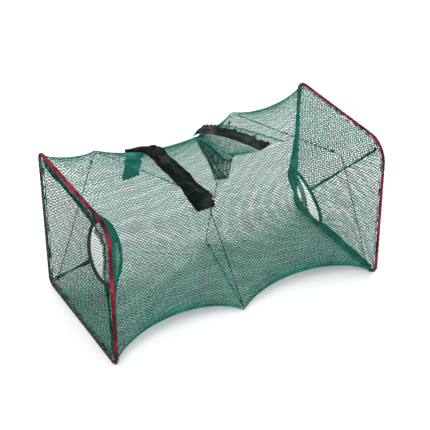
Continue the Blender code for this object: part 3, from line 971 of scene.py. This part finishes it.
def far_strip():
    """The loop tape on the lip of the mouth: it stands up, frayed on top, with its front end drawn out."""
    columns, rows = 120, 13
    u, v = np.linspace(0, 1, columns), np.linspace(0, 1, rows)
    rng = np.random.default_rng(3)
    foot = far_foot(u)
    along = unit(np.array((FAR_FOOT_FRONT[0] - FAR_FOOT_BACK[0], FAR_FOOT_FRONT[1] - FAR_FOOT_BACK[1], 0.0)))
    lean = unit(np.array((0.30, 0.15, 0.94)))
    face = unit(np.array((-0.80, -0.42, 0.45)))
    frayed = np.convolve(rng.normal(0, 0.0018, columns + 20), np.ones(3) / 3, "same")[10:columns + 10]
    frayed += 0.0007 * np.sin(2 * pi * 9 * u) + 0.0005 * np.sin(2 * pi * 17 * u + 1)
    full = np.minimum(u / 0.16, 1.0) ** 0.6
    width = full * (0.0150 + frayed)
    flare = 0.0175 * np.maximum((u - 0.72) / 0.28, 0.0) ** 1.3
    curl = 0.0030 * (v[None, :] ** 2) * (1 + 0.6 * np.sin(11 * u))[:, None]
    crease = 0.0014 * np.sin(pi * 3 * v[None, :] + 2.5 * np.sin(7 * u)[:, None]) * full[:, None]
    ridge = crease + rng.normal(0, 0.00018, (columns, rows))
    base = foot[:, None, :] + lean * (width[:, None] * v[None, :])[..., None] - face * curl[..., None]
    base = base + along * (flare[:, None] * v[None, :])[..., None] + face * ridge[..., None]
    thick = 0.0016 * (1 - 0.4 * v)[None, :] * np.maximum(full, 0.3)[:, None]
    shape = Shape()
    slab(shape, base + face * thick[..., None], base)
    piece("far_loop_strip", shape, LOOP_TAPE, "mouth_flap", ["far_closure_strip"], LIP_FOLD)
    threads = Shape()
    for k in range(8, columns - 2, 2):
        for row in (1, rows - 3):
            spot = base[k, row] + face * 0.0018
            after = base[k + 1, row] + face * 0.0018
            straight_yarns(threads, spot[None], after[None], 0.00020)
    for k in rng.integers(8, columns - 2, 46):
        start = base[k, rows - 1] - lean * 0.001
        end = start + lean * rng.uniform(0.0012, 0.0030) + rng.normal(0, 0.0007, 3)
        straight_yarns(threads, start[None], end[None], 0.00024)
    piece("far_strip_threads", threads, LOOP_TAPE, "mouth_flap", (), LIP_FOLD)


def mouth_flap():
    def surface(u, v):
        x = HINGE_BACK[0] + u * (HINGE_FRONT[0] - HINGE_BACK[0])
        y = HINGE_BACK[1] + u * (HINGE_FRONT[1] - HINGE_BACK[1])
        seam = on_top(x, y, 0.0022)
        lip = far_foot(u) + np.array((0.0012, 0.0006, 0.0015))
        return seam + (lip - seam) * v[..., None]

    shape = Shape()
    net(shape, surface, 42, 12, 61)
    made = piece("mouth_flap_yarns", shape, NET_YARN, "mouth_flap", ["mouth_flap_net"], LIP_FOLD)


def mouth_edge_point(w):
    """A point (x, y) of the mouth's front edge, w from 0 on the near side to 1 at the far strip."""
    edge = np.array(MOUTH_EDGE)
    places = np.linspace(0, 1, len(edge))
    return np.stack([np.interp(w, places, edge[:, 0]), np.interp(w, places, edge[:, 1])], axis=-1)


def pocket_surface(low, high, depth):
    """Loose net that fans out from the back of the mouth to its front edge and hangs by depth."""
    back = np.array(MOUTH_BACK)

    def surface(u, v):
        w = low + v * (high - low)
        flat = back + u[..., None] * (mouth_edge_point(w) - back)
        spot = on_top(flat[..., 0], flat[..., 1], -0.0008)
        slack = np.minimum(np.minimum(w, 1 - w) * 5, 1) * np.minimum((1 - u) * 5, 1) * np.minimum(u * 3, 1)
        spot[..., 2] -= slack * (depth + 0.0025 * np.sin(9 * w + 2.2 * u))
        spot[..., 2] += 0.0024 * np.clip((w - 0.92) / 0.08, 0, 1)
        return spot

    return surface


def mouth_pocket():
    """The mouth's loose net: a folded ear on the near side, darkened with painted shade, and a thinner part
    by the far strip.
    """
    for name, low, high, depth, material, steps in (
        ("ear", 0.0, 0.62, 0.010, SHADED_POCKET_YARN, (64, 34)), ("veil", 0.55, 1.0, 0.006, NET_YARN, (60, 30)),
    ):
        shape = Shape()
        net(shape, pocket_surface(low, high, depth), *steps, 71, wander=0.08, radius=0.00038)
        lower = pocket_surface(low, high, depth + 0.007)
        net(shape, lower, steps[0] - 8, steps[1] - 6, 72, wander=0.08, radius=0.00038)
        made = piece(f"mouth_{name}_yarns", shape, material, "left_frame", (), BODY_FOLD)
    # Ropes along the loose net's folds: the creases' gathered yarns, in the near-black cord colour as painted
    # shade in the folds
    folds = Shape()
    for w, start, stop in ((0.60, 0.42, 1.0), (0.30, 0.55, 0.97), (0.10, 0.70, 0.97)):
        u = np.linspace(start, stop, 40)
        path = pocket_surface(0, 1, 0.010)(u, w + 0.03 * np.sin(6 * u))
        edge_rope(folds, path + (0, 0, 0.0012), 3, 0.0006, 0.0005, 84)
    piece("mouth_fold_shade_rope", folds, CORD, "left_frame", (), BODY_FOLD)


def edge_rope(shape, path, strands, spread, radius, seed):
    """Yarns that run along a path and wander about it."""
    rng = np.random.default_rng(seed)
    s = np.linspace(0, 1, len(path))
    for _ in range(strands):
        sway = [
            spread * (np.sin(2 * pi * rng.uniform(4, 14) * s + rng.uniform(0, 2 * pi))) for _ in range(3)
        ]
        tube(shape, path + np.stack(sway, -1), radius, 5)


def hem_path(back, front, low, high, rise, shift=0.0035, count=70):
    t = np.linspace(low, high, count)
    x = back[0] + shift + t * (front[0] - back[0])
    y = back[1] + t * (front[1] - back[1])
    return on_top(x, y, rise)


def mouth_hems():
    near = Shape()
    edge_rope(near, hem_path(MOUTH_BACK, MOUTH_EDGE[0], 0.0, 1.0, 0.0004, shift=0.0), 4, 0.0006, 0.00050, 81)
    piece("mouth_near_hem_rope", near, SHADED_SEAM_YARN, "left_frame", ["mouth_near_hem"], BODY_FOLD)
    far = Shape()
    edge_rope(far, hem_path(HINGE_BACK, HINGE_FRONT, 0.0, 1.0, 0.0010), 3, 0.0004, 0.00042, 82)
    piece("mouth_far_hem_rope", far, NET_YARN, "mouth_lip", ["mouth_far_hem"], LIP_FOLD)
    front = Shape()
    spots = mouth_edge_point(np.linspace(0, 0.66, 60))
    edge_rope(front, on_top(spots[:, 0], spots[:, 1], 0.0004), 3, 0.0005, 0.00045, 83)
    piece("mouth_front_hem_rope", front, SHADED_SEAM_YARN, "left_frame", (), BODY_FOLD)


def coil_and_ties():
    route, corners = coil_route()
    wire = Shape()
    tube(wire, route, COIL_WIRE_R, 8)
    piece("coil_spring_wire", wire, SPRING_STEEL, "left_frame", ["coil_spring"], BODY_FOLD)
    for number in range(1, 7):
        along = unit(corners[number] - corners[number - 1])
        outward = unit(np.array((0.0, corners[number][1], corners[number][2] - MIDDLE_Z)))
        outward = unit(outward - along * outward.dot(along))
        shape = Shape()
        tie(shape, np.array(middle(f"coil_tie_{number}")), along, outward)
        name = f"coil_tie_{number}"
        piece(f"{name}_thread", shape, CORD, f"coil_corner_{number}", [name])
    for side, first, second, body in (("left", 0, 1, "left_frame"), ("right", -1, -2, "right_frame")):
        along = unit(corners[second] - corners[first])
        shape = Shape()
        tie(shape, np.array(middle(f"{side}_end_tie")), along, np.array((0.0, -1.0, 0.0)))
        piece(f"{side}_end_tie_thread", shape, CORD, body, [f"{side}_end_tie"])


def frames():
    for side, seed in (("left", 5), ("right", 6)):
        x, corners, _, _, facing, _ = FUNNELS[side]
        body = f"{side}_frame"
        tape = binding(x, corners, facing, seed)
        piece(f"{side}_binding_tape", tape, RED_TAPE, body, [f"{side}_frame_binding"])
        piece(f"{side}_hem_roll", hem_roll(x, corners, facing, seed), SHADED_SEAM_YARN, body)
        thread = lashing(x, corners, facing, 88, BINDING_R - 0.00005)
        piece(f"{side}_lashing", thread, CORD, body)


def carried_over():
    """CAD nodes that keep their shape get their finish here."""
    for name in ("left_frame_wire", "right_frame_wire"):
        dress(name, STEEL)
    for name in ("left_entrance_ring", "right_entrance_ring"):
        dress(name, RING_PLASTIC)


def dress(name, material):
    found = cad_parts[name]
    for number in range(len(found.material_slots)):
        found.material_slots[number].material = material
    if not found.material_slots:
        found.data.materials.append(material)


add_camera()
body_net()
for funnel_side in FUNNELS:
    for quarter_number in range(4):
        funnel_gusset(funnel_side, quarter_number)
    for seam_corner, seam_name in SEAM_CORNERS:
        funnel_seam(funnel_side, seam_corner, seam_name)
    ring_lashing(funnel_side)
    ring_veil(funnel_side)
frames()
coil_and_ties()
near_strip()
far_strip()
mouth_flap()
mouth_pocket()
mouth_hems()
carried_over()
add_studio()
● ● ●
- **Goal**: Repeat exactly the lines from the one containing "found = cad_parts[name]" through the one containing "found.data.materials.append(material)", both included, and nothing else.

- **Output of the task**:
    found = cad_parts[name]
    for number in range(len(found.material_slots)):
        found.material_slots[number].material = material
    if not found.material_slots:
        found.data.materials.append(material)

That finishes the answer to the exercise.